I have rudimentary abs on some of my cars now.
Can’t say how good it is
To clarify, I’m not talking about breaking loose.
It’s that margin when grip increases before it loses grip.
Probably much easier to feel under throttle than braking.
Most cars tune that out that have abs, with some exceptions.
My driver’s ed instructor was the high school’s anthropology teacher. He seemed to spend most of the time telling us to be sure the car had started moving before turning the steering wheel (so we wouldn’t wear out the tires) and to constantly remind us that a stop sign required “a complete cessetation of motion”.
Best of luck to you Lewin, we’ll miss you!
LD, while i am disappointed to read you won’t be a regular here anymore, i want you to know that i have enjoyed your articles and wish for you to enjoy a happy life. let us know what you’re gonna do next…
🙁
I thoroughly enjoyed your writing. Hope you pop into the discord every once in a while to say hi, and let all 2 of us in there that like Audi’s know how the TT is doing!

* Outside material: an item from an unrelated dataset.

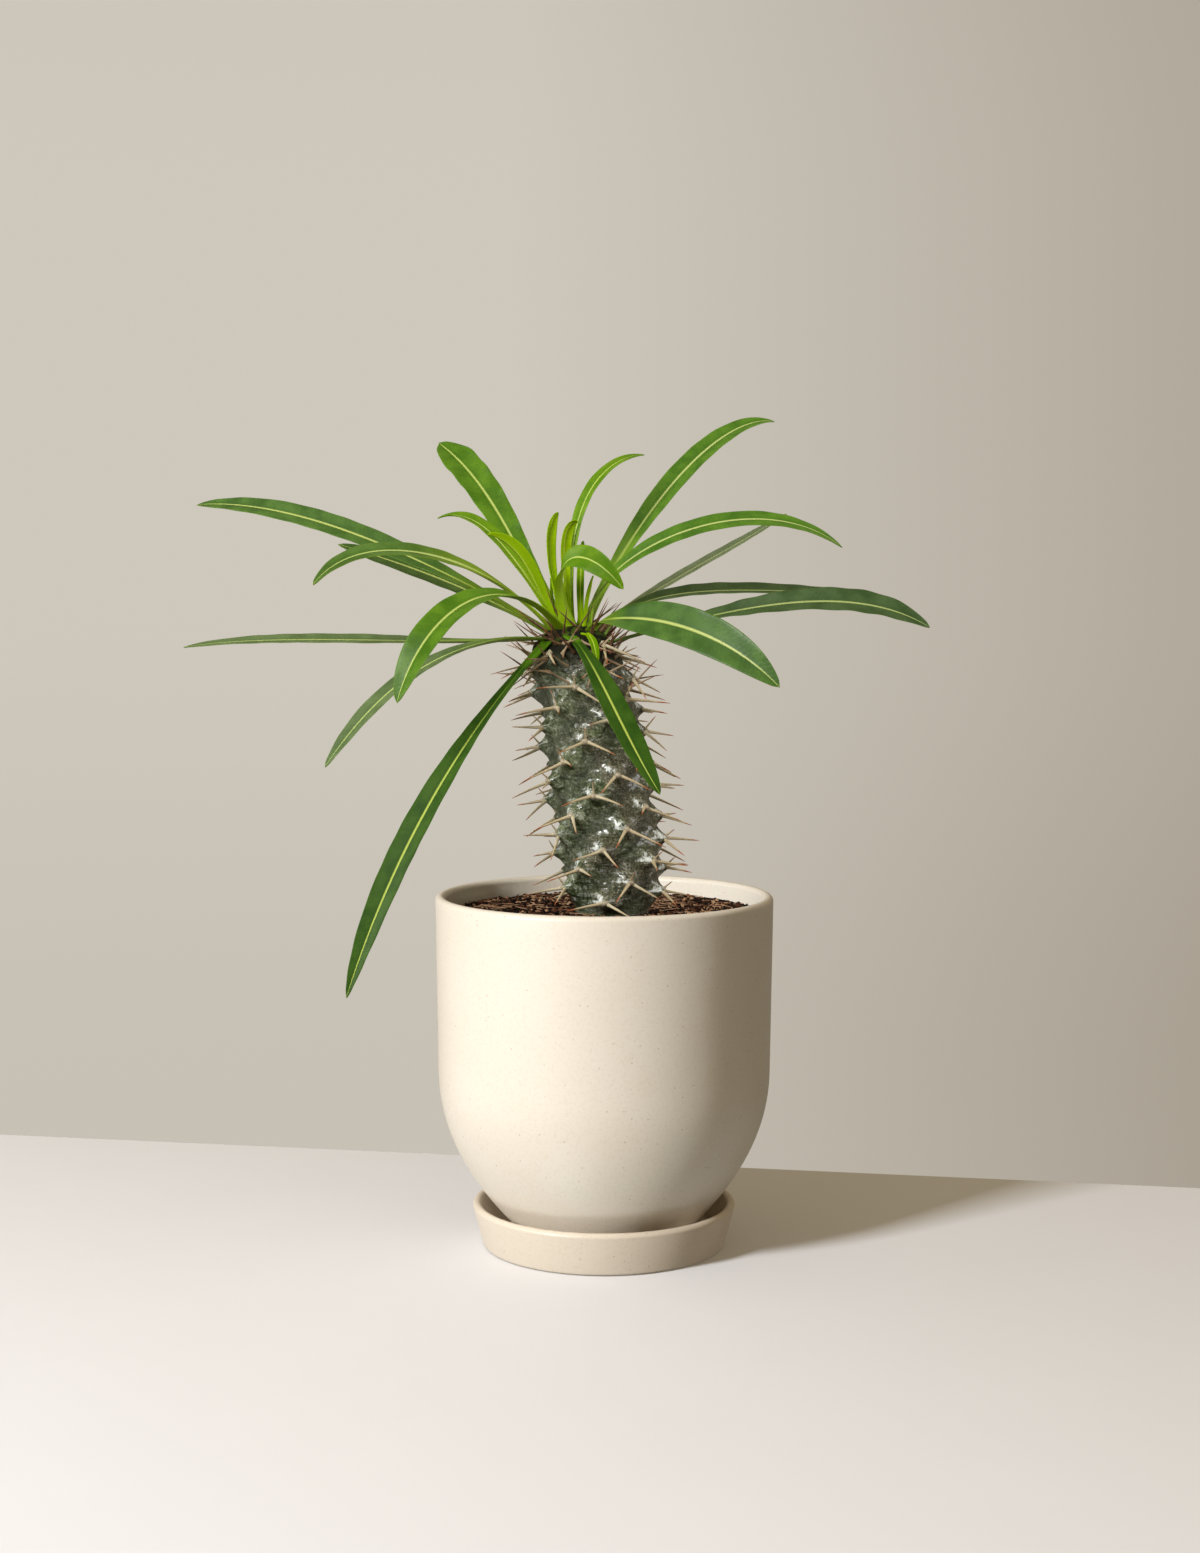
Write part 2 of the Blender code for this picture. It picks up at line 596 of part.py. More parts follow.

I’ve always felt that being from the Burbs means you can deal with the city or the country equally as well. This applies not just to driving, but to social situations.
I don’t know, maybe it’s because of the Tex Avery wolf cartoon, which taught me to not be either a snobby city-slicker or a country bumpkin.
That’s my take as well…some basic experience with city/rural, unless one never left the Burbs at all, which would be sad.
At a former job in a small town area, I had a couple of co-workers who claimed they almost never ventured to the nearby chill small city/college town where I lived because traffic was ‘too crazy’?? Boy, if they went to ATL/DC, their head would explode.
I think space gives you the option to learn if motivated.
I do wish someone had taught me how to handle gridlock traffic strategies though.
Best wishes on your new adventure, don’t become a stranger!
Smartest thing I did was taking a three day Skip Barber class in my early 20’s. I’ve never raced, but do use the car control skills I learned there. I also grew up in an area with 4 seasons, snowfall, and hills without the crutch of 4 wheel drive.
Best of luck on whatever comes next! Hopefully it’s all great things!